New Orleans Legacy (1987) found her back on safer ground, although critics still complained. Publishers Weekly referred to "the sorely abused conventions of the historical romance genre". Not that Ripley needed to worry about critics. Already a best- selling writer, the previous year she had struck a lucrative deal with the Margaret Mitchell estate to write the sequel to Gone With the Wind. As preparation for the work ahead, she not only re-read the novel six times but also famously wrote out in longhand the first 300-odd pages to see if she could capture the essence of Margaret Mitchell.

It didn't work - at least in the eyes of the critics who reviewed Scarlett on its publication in 1991. "I haven't read the reviews," Ripley remarked at the time, "but I understand that they are pretty awful. I don't think they would have liked a sequel written by Margaret Mitchell herself."

The public didn't listen. The book topped the New York Times best- seller list and the renewed interest in Mitchell's novel put that on the same list 57 years after its first publication. CBS paid a then-record $8m for the rights to make a TV mini-series from the book, which starred the British actors Joanne Whalley-Kilmer and Timothy Dalton as Scarlett and Rhett.

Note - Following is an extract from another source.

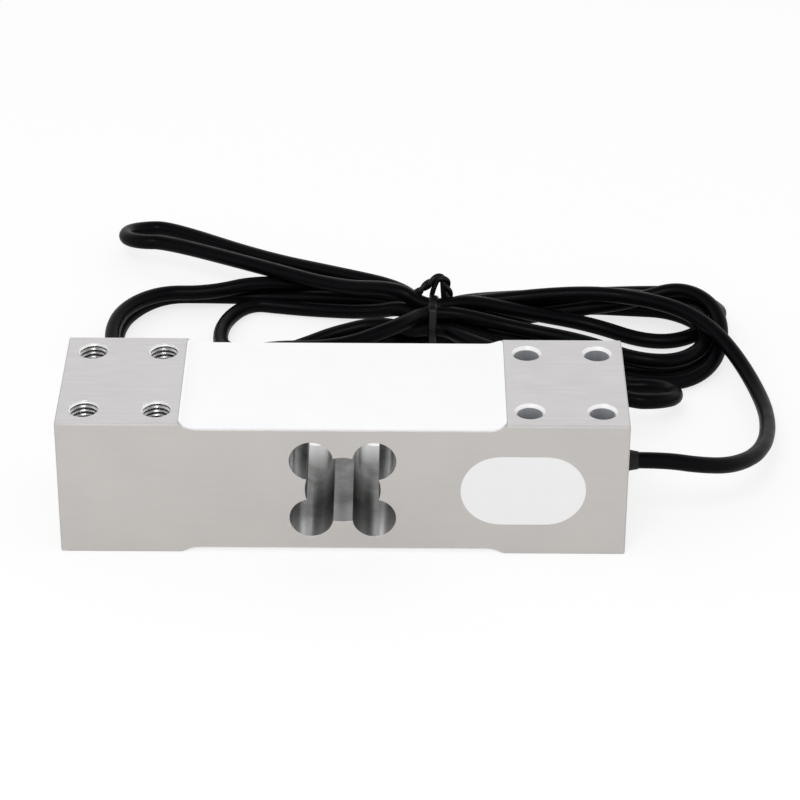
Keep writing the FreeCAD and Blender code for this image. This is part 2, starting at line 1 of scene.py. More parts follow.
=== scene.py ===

Scarlett, whatever its literary qualities, was a hard act to follow. When Ripley did so in 1994 it was with another Southern romance, From Fields of Gold, about Virginia tobacco barons.

Her final novel, published in 1997, was a total break from the novels that had brought her most success. A Love Divine was an 800-page blockbuster about Joseph of Arimathea set in ancient Palestine, Gaul and Britain.